[start]
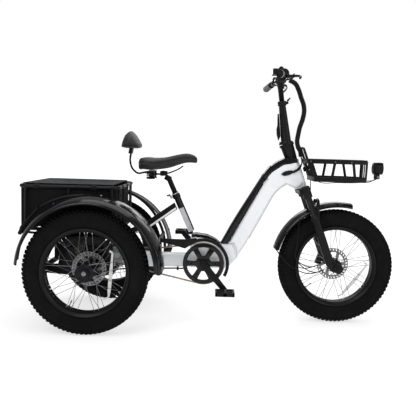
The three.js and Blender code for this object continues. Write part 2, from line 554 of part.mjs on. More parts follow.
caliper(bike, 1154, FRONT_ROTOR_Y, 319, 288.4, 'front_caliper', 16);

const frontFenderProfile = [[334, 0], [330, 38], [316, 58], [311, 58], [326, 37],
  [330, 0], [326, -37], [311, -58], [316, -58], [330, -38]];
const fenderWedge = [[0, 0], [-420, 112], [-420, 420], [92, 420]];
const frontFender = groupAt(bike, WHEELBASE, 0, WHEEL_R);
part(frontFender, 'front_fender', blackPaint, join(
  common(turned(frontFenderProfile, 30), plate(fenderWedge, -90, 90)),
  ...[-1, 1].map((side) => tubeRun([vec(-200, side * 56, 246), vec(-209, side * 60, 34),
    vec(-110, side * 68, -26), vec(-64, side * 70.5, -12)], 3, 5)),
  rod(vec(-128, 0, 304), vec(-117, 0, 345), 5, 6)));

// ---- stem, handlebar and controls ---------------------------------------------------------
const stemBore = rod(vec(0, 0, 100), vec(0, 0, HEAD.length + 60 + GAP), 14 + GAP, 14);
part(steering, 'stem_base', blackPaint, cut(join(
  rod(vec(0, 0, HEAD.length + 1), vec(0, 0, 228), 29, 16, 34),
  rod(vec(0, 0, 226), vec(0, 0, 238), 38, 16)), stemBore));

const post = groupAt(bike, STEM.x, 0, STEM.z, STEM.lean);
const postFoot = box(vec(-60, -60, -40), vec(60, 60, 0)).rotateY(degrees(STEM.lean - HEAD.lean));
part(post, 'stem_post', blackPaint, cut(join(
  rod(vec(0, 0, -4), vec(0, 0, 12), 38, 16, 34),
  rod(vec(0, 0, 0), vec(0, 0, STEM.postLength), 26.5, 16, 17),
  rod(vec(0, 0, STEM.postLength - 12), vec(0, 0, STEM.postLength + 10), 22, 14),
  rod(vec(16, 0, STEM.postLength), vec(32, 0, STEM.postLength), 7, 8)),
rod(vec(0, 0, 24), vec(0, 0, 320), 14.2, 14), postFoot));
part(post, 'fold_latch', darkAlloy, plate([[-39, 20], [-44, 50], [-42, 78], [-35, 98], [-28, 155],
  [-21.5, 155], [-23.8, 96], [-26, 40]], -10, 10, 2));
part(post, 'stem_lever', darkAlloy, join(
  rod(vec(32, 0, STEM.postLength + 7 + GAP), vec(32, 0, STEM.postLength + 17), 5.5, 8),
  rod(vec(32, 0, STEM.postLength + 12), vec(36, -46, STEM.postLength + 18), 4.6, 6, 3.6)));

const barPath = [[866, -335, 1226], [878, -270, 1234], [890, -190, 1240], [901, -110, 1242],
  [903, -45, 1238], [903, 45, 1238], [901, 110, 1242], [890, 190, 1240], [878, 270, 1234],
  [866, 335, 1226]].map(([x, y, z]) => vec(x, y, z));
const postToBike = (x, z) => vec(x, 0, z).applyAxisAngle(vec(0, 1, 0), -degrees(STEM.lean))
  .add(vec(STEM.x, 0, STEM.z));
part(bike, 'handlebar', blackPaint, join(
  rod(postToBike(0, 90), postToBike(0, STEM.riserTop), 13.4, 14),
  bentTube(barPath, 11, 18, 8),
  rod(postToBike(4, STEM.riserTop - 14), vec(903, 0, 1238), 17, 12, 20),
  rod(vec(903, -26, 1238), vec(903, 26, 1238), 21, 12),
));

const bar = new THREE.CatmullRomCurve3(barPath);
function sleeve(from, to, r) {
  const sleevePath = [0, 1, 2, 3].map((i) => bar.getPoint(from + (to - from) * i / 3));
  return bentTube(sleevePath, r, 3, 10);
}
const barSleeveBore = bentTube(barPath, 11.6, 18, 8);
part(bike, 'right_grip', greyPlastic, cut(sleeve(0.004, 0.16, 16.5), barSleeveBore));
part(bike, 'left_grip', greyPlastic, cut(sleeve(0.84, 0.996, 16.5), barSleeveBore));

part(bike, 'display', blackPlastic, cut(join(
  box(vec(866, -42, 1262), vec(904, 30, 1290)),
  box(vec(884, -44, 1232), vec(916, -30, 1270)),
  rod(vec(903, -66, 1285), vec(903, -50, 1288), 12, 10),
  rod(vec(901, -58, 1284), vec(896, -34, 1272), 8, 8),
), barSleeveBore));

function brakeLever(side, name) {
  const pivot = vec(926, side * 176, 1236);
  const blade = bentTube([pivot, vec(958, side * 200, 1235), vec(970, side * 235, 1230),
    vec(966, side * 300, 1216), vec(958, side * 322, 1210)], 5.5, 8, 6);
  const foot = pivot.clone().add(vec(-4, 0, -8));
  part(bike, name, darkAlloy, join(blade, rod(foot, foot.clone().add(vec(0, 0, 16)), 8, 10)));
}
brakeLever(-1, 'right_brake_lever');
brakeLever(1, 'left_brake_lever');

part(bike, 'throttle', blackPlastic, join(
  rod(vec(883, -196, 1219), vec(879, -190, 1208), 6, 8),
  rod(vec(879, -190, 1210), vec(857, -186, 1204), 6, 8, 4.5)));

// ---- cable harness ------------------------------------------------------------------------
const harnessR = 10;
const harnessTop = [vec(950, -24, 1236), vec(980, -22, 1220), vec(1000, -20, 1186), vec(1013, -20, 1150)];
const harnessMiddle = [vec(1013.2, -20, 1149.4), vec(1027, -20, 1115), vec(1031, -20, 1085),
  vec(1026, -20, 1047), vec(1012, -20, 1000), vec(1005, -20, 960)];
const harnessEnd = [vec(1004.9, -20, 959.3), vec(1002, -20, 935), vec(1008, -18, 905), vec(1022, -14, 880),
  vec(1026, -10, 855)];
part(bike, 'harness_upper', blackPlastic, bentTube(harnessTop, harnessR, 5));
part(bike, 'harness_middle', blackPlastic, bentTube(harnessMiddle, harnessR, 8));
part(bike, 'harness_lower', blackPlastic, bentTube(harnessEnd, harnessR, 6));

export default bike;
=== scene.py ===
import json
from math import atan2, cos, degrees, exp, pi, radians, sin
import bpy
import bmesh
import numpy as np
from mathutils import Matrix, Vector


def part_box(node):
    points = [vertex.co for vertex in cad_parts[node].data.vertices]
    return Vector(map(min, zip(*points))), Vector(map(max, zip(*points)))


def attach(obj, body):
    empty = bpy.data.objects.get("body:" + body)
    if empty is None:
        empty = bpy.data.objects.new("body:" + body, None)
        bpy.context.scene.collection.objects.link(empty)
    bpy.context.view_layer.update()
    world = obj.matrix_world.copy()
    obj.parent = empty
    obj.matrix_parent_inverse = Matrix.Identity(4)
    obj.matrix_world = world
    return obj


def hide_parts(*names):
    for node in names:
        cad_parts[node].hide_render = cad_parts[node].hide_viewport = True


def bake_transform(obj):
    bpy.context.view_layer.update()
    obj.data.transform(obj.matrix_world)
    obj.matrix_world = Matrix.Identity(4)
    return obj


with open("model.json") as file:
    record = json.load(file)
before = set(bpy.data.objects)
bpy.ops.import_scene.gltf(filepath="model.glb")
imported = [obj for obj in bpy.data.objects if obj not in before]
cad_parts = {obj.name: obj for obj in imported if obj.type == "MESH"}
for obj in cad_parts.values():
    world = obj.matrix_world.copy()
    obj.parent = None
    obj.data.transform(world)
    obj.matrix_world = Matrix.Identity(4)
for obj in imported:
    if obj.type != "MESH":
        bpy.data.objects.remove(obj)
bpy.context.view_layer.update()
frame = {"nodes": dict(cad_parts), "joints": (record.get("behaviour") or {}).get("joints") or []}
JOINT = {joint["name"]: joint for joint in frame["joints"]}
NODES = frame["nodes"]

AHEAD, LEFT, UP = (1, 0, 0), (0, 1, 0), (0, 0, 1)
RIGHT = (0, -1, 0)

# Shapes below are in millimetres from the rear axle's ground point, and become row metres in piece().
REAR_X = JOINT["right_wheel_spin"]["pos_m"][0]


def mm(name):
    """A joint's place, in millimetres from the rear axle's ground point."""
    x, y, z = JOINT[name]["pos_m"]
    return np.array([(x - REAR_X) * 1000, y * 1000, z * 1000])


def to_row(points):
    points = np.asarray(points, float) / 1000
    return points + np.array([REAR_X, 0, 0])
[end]
### Problem description
Repeat word for word the lines from the line containing "bentTube(harnessMiddle, harnessR, 8));" to the line containing "for node in", both lines included; nothing else should appear.

### Right answer
part(bike, 'harness_middle', blackPlastic, bentTube(harnessMiddle, harnessR, 8));
part(bike, 'harness_lower', blackPlastic, bentTube(harnessEnd, harnessR, 6));

export default bike;
=== scene.py ===
import json
from math import atan2, cos, degrees, exp, pi, radians, sin
import bpy
import bmesh
import numpy as np
from mathutils import Matrix, Vector


def part_box(node):
    points = [vertex.co for vertex in cad_parts[node].data.vertices]
    return Vector(map(min, zip(*points))), Vector(map(max, zip(*points)))


def attach(obj, body):
    empty = bpy.data.objects.get("body:" + body)
    if empty is None:
        empty = bpy.data.objects.new("body:" + body, None)
        bpy.context.scene.collection.objects.link(empty)
    bpy.context.view_layer.update()
    world = obj.matrix_world.copy()
    obj.parent = empty
    obj.matrix_parent_inverse = Matrix.Identity(4)
    obj.matrix_world = world
    return obj


def hide_parts(*names):
    for node in names:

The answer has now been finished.